Let’s take a moment to reflect on what we just did. Chances are you had no difficulty at all working through any of these steps, even if it took you a few moments. You likely have never been asked to do any of these tasks specifically before, so you can’t have done anything specific to prepare for them, yet the tasks were easy because the necessary concepts are associated with each other in your memory in a wide variety of ways. Further, you were easily able to move from one task to the next. In comparison, computers can be ruthlessly efficient at particular tasks they’ve been optimized for, but perform remarkably poorly at working with information organically like in this exercise.
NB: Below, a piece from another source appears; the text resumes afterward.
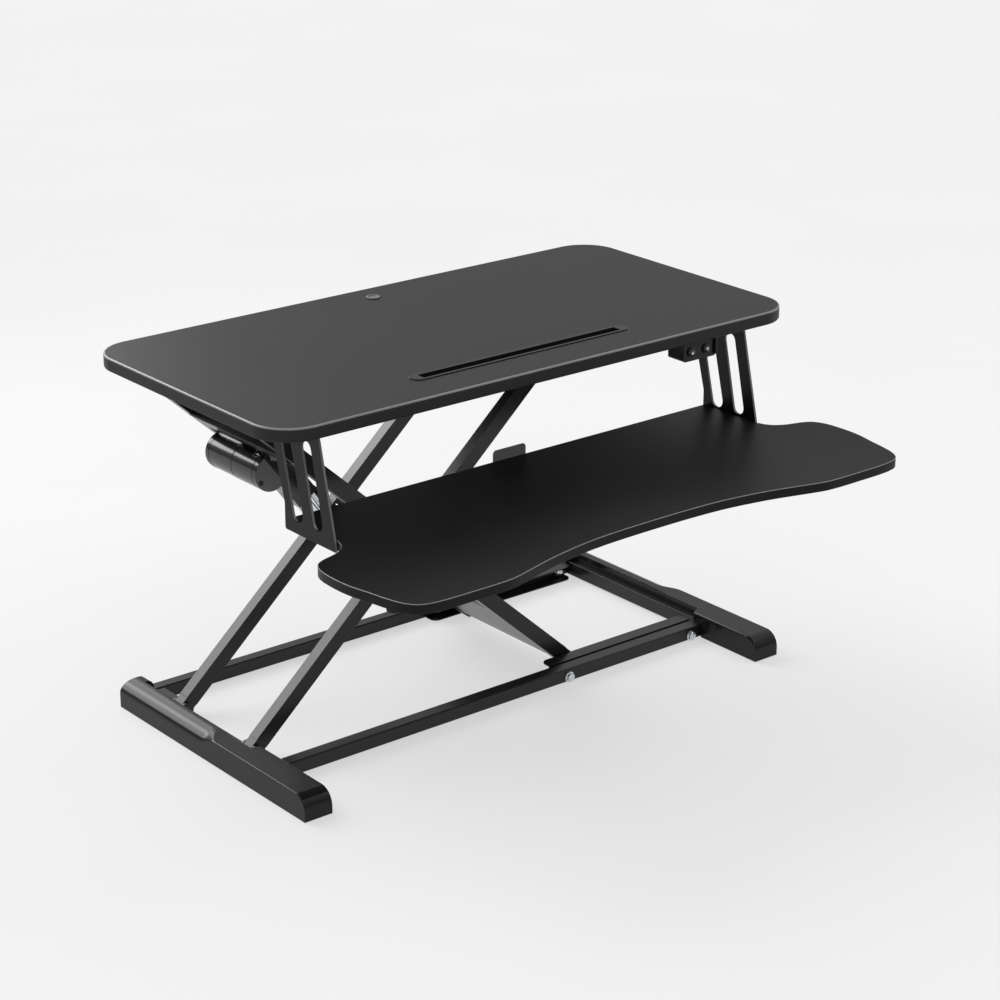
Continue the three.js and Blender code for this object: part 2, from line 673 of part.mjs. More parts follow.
const FRONT_BOLTS = [110.6, 325];
const REAR_BOLTS = [111, 329];
const FRONT_BOLT_Z = 8.7;
const REAR_BOLT_Z = 11.8;
const rearRail = behind(channel(...RAIL_FRONT_Y, 2, 22, REAR_BOLTS, REAR_BOLT_Z));
put(base, 'front_cross_bar', 'painted', crossBar(...CROSS_FRONT, FRONT_BOLTS, FRONT_BOLT_Z));
put(base, 'rear_cross_bar', 'painted', crossBar(...CROSS_BACK, REAR_BOLTS, REAR_BOLT_Z));
put(base, 'front_base_rail', 'painted', channel(...RAIL_FRONT_Y, 2, 22, FRONT_BOLTS, FRONT_BOLT_Z));
put(base, 'rear_base_rail', 'painted', rearRail);
put(base, 'rail_bolt_front_left', 'zinc', bolt(FRONT_BOLTS[0], FRONT_BOLT_Z, 1.2, 4.5, 27.6));
put(base, 'rail_bolt_front_right', 'zinc', bolt(FRONT_BOLTS[1], FRONT_BOLT_Z, 1.2, 4.5, 27.6));
put(base, 'rail_bolt_rear_left', 'zinc', bolt(REAR_BOLTS[0], REAR_BOLT_Z, 282.6, 4.1, 304));
put(base, 'rail_bolt_rear_right', 'zinc', bolt(REAR_BOLTS[1], REAR_BOLT_Z, 282.6, 4.1, 304));

const armA = new THREE.Group();
armA.name = 'arm_a';
armA.position.set(HINGE_X, 0, FLOOR_PIVOT_Z);
armA.rotation.y = -REST_ANGLE;
converter.add(armA);
const hingeRod = join(
  rodY(0, 0, 62.4, 2 * MID_Y - 62.4, PIN),
  rodY(0, 0, 62.4, 66.6, 6.5, 14),
  rodY(0, 0, 2 * MID_Y - 66.6, 2 * MID_Y - 62.4, 6.5, 14),
);
put(armA, 'arm_a_front', 'painted', frontArm(ARM_A_FRONT));
put(armA, 'arm_a_rear', 'painted', behind(frontArm(ARM_A_FRONT)));
put(armA, 'arm_a_cross_tube', 'painted', squareTube(...A_TUBE, 71, 2 * MID_Y - 71, 12.5, 2));
put(armA, 'actuator_lug', 'painted', actuatorLug());
put(armA, 'arm_a_hinge_rod', 'zinc', hingeRod);
put(armA, 'upper_roller_front', 'nylon', roller(ARM_A_FRONT[0]));
put(armA, 'upper_roller_rear', 'nylon', behind(roller(ARM_A_FRONT[0])));

const armB = new THREE.Group();
armB.name = 'arm_b';
armB.position.set(HINGE_X, 0, TOP_PIVOT_Z);
armB.rotation.y = REST_ANGLE;
converter.add(armB);
put(armB, 'arm_b_front', 'painted', frontArm(ARM_B_FRONT));
put(armB, 'arm_b_rear', 'painted', behind(frontArm(ARM_B_FRONT)));
put(armB, 'arm_b_cross_tube', 'painted', armBCrossTube());
put(armB, 'clevis_bolt', 'zinc', clevisBolt());
put(armB, 'arm_b_web_plate', 'painted', armBWebPlate());
put(armB, 'centre_pivot_bolt_front', 'zinc', centrePivotBolt());
put(armB, 'centre_pivot_bolt_rear', 'zinc', behind(centrePivotBolt()));
put(armB, 'lower_roller_front', 'nylon', roller(ARM_B_FRONT[0]));
put(armB, 'lower_roller_rear', 'nylon', behind(roller(ARM_B_FRONT[0])));

const drive = new THREE.Group();
drive.name = 'drive';
drive.position.set(DRIVE_X, 0, DRIVE_Z);
drive.rotation.y = DRIVE_ANGLE;
converter.add(drive);
put(drive, 'gearbox_housing', 'plastic', gearboxHousing());
put(drive, 'gearbox_cover', 'cover', gearboxCover());
put(drive, 'motor_can', 'painted', motorCan());
put(drive, 'lead_screw', 'zinc', leadScrew());
put(drive, 'push_tube', 'chrome', pushTube());
put(drive, 'rod_end', 'painted', rodEnd());

const platform = new THREE.Group();
platform.name = 'platform';
converter.add(platform);
put(platform, 'desktop', 'board', desktop());
put(platform, 'device_slot_insert', 'plastic', deviceSlotInsert());
put(platform, 'grommet_cap', 'cover', grommetCap());
put(platform, 'upper_rail_front', 'painted', topRail());
put(platform, 'upper_rail_rear', 'painted', behind(topRail()));
put(platform, 'cross_member_left', 'painted', crossMember(HINGE_X - 22, HINGE_X + 22, TOP_PIVOT_Z + 13 + GAP));
put(platform, 'cross_member_right', 'painted', crossMember(296, 334, TOP_PIVOT_Z + 10 + GAP));
put(platform, 'hinge_bracket_top_front', 'painted', hingeBracketTop());
put(platform, 'hinge_bracket_top_rear', 'painted', behind(hingeBracketTop()));
put(platform, 'tray_bracket_left', 'painted', mirrored(trayBracket()));
put(platform, 'tray_bracket_right', 'painted', trayBracket());
put(platform, 'keyboard_tray', 'board', plateXY(trayShape(), TRAY_UNDER, TRAY_TOP));
put(platform, 'stop_tab', 'painted', stopTab());
put(platform, 'tray_pad_left', 'rubber', rodZ(-374, -268, 323, TRAY_UNDER - GAP, 9, 20));
put(platform, 'tray_pad_right', 'rubber', rodZ(374, -268, 323, TRAY_UNDER - GAP, 9, 20));
put(platform, 'control_box', 'plastic', controlBox());
for (const [name, x] of Object.entries(BUTTON_XS)) {
  put(platform, name, 'cover', button(x));
}
put(platform, 'controller_box', 'plastic', controllerBox());

// the two leads meet on the axis of the top hinge, so neither is pulled when the lift moves
put(converter, 'motor_lead_upper', 'rubber', cord([
  [HINGE_X, DRIVE_Y, TOP_PIVOT_Z + 1.8], [-322, 156, 446], [-307, 155, 450], [-290, 154, 457], [-230, 150, 459.5],
  [-150, 147, 458], [-60.4, 147, 452],
], 2.3, 30));
put(converter, 'motor_lead_lower', 'rubber', cord([
  [-272.4, 132, 360.9], [-268.5, 132, 363.8], [-262.8, 131, 375], [-258.5, 131, 391], [-264, 132, 406],
  [-283, 137, 419], [-305, 143, 421], [-325, 150, 424], [-334.5, 154.5, 431.5],
  [HINGE_X, DRIVE_Y, TOP_PIVOT_Z - 2.8],
], 2, 30));

export default converter;
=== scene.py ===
"""Standing desk converter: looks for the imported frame. Metres, +Z up, the user on the -Y side."""
import json
import math

import bmesh
import bpy
from mathutils import Matrix, Vector, noise


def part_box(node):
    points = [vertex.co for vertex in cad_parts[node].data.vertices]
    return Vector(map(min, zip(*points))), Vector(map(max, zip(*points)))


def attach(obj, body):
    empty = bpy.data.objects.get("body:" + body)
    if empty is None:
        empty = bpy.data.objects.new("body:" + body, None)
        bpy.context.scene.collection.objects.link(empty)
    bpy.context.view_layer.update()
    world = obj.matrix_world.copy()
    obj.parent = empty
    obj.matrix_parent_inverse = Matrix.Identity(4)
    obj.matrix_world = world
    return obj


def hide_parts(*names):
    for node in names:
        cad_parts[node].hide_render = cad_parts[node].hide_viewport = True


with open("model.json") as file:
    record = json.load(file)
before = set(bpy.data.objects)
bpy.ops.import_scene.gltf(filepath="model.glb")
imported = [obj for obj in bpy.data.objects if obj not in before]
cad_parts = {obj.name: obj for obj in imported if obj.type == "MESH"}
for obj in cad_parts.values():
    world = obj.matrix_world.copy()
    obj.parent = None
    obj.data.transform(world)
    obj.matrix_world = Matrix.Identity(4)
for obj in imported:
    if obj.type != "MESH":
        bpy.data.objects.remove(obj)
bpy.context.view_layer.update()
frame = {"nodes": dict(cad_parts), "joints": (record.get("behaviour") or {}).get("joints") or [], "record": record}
MM = 0.001
BODY_OF = {}
for body, nodes in frame["record"]["behaviour"]["bodies"].items():
    for node in nodes:
        BODY_OF[node] = body
SLOT_OF = {s["node"]: s["material_slot"] for s in frame["record"]["subparts"]}


# ---------- materials ----------
NOISE_LOW = 0.3    # the part of a noise texture's range that is used
NOISE_HIGH = 0.7


def grey(value):
    return (value, value, value * 1.02)


def new_material(name):
    material = bpy.data.materials.new(name)
    material.use_nodes = True
    tree = material.node_tree
    shader = tree.nodes["Principled BSDF"]
    return material, tree, shader


def link(tree, a, b):
    tree.links.new(a, b)


def position(tree):
    return tree.nodes.new("ShaderNodeTexCoord").outputs["Object"]


def noise_at(tree, vector, scale, detail=3.0, rough=0.55):
    node = tree.nodes.new("ShaderNodeTexNoise")
    node.inputs["Scale"].default_value = scale
    node.inputs["Detail"].default_value = detail
    node.inputs["Roughness"].default_value = rough
    link(tree, vector, node.inputs["Vector"])
    return node.outputs["Fac"]


def ramp(tree, factor, low, high):
    node = tree.nodes.new("ShaderNodeValToRGB")
    node.color_ramp.elements[0].position = NOISE_LOW
    node.color_ramp.elements[1].position = NOISE_HIGH
    node.color_ramp.elements[0].color = (*low, 1)
    node.color_ramp.elements[1].color = (*high, 1)
    link(tree, factor, node.inputs["Fac"])
    return node.outputs["Color"]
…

People store and later retrieve information by associating it with something they already know. This is a vitally important fact when deciding how to memorize something; we’ll get to that later.

Pattern recognition

Look around the room you’re in for a moment. Chances are you recognize a wide variety of objects: a floor, walls, a ceiling, chairs, desks, a computer or smartphone, and so on and so forth. When you walk into a building you’ve never been inside before, do you ever have trouble determining where the boundary between the floor and the wall is, or whether something is a chair or not? That sounds like a pretty stupid question, but if you stop to think about it, these are remarkably complex tasks. Take a look at a few chairs:

Sure, they have some common features, like a flat horizontal part, but there are a vast array of designs which don’t have a whole lot in common besides their intended purpose. Meanwhile, short filing cabinets, cardboard boxes, love seats, and nightstands also have a flat horizontal part at a similar height, but we’re at no risk of mistakenly thinking those are chairs. We are somehow able to hold in our memory a conception of “chairness” that allows us to nearly 100% of the time identify a chair on sight without even having to think about it. Computers are still absolutely terrible at this by human standards:

While great strides in computer image recognition and similar tasks have been made recently, this is currently one of the biggest advantages people have over computers. Recognizing patterns is also a crucial component of creativity, which even more than image recognition remains a human specialty. Indeed, that’s one of the primary reasons you want to memorize things: the more information you have to work with, the more connections you can make and the easier it is to understand a new concept or even make a useful one up yourself.

Remembering images and places

Think of a place you’ve been only once, at least a few years ago. Can you describe what the place was like? Would you be able to identify where the place was if you were shown a picture of it?

Now think of a paragraph you’ve read only once, from about the same time. Can you even identify one at all? Forget trying to remember the words in it in detail!

Perhaps because images and particularly places are complex multi-sensory experiences, and perhaps partly due to evolutionary pressure caused by our need to find our way around the world, we tend to remember them especially well.

It’s possible to take advantage of this bias by converting other types of information that are otherwise difficult to remember into imagined images, perhaps located in imagined places. For example, I remember that my apartment storage locker uses the Hillman-brand key and not the Walmart-brand key on my keyring (they otherwise look identical) by imagining a hill man lives in the locker. We’ll look at this idea in detail in a future post in this series.

Remembering unusual ideas

Which of the following facts is easier to remember?

  • In 1958, Brazil beat Sweden 5–2 in the FIFA World Cup finals.
  • In 1976, Aston Villa and Leicester City tied 2–2, with all four goals scored by one man.

The second fact is one of my favorite pieces of sports trivia of all time. The image of some guy in a regional soccer game not only tying a game by scoring two own goals but also scoring the only points for his team is hilarious and unforgettable. In contrast, the first fact is only memorable if you care a lot about soccer or one of those countries.

In general, facts, images, events, and other pieces of information are much easier to remember when they are appealing in some way; for instance, they might be humorous, bizarre, disgusting, physically impossible, sexual, or emotionally powerful.

If the things you want to remember are boring, you can try embellishing them with more interesting images or ideas. We’ll return to this idea as part of other posts in this series.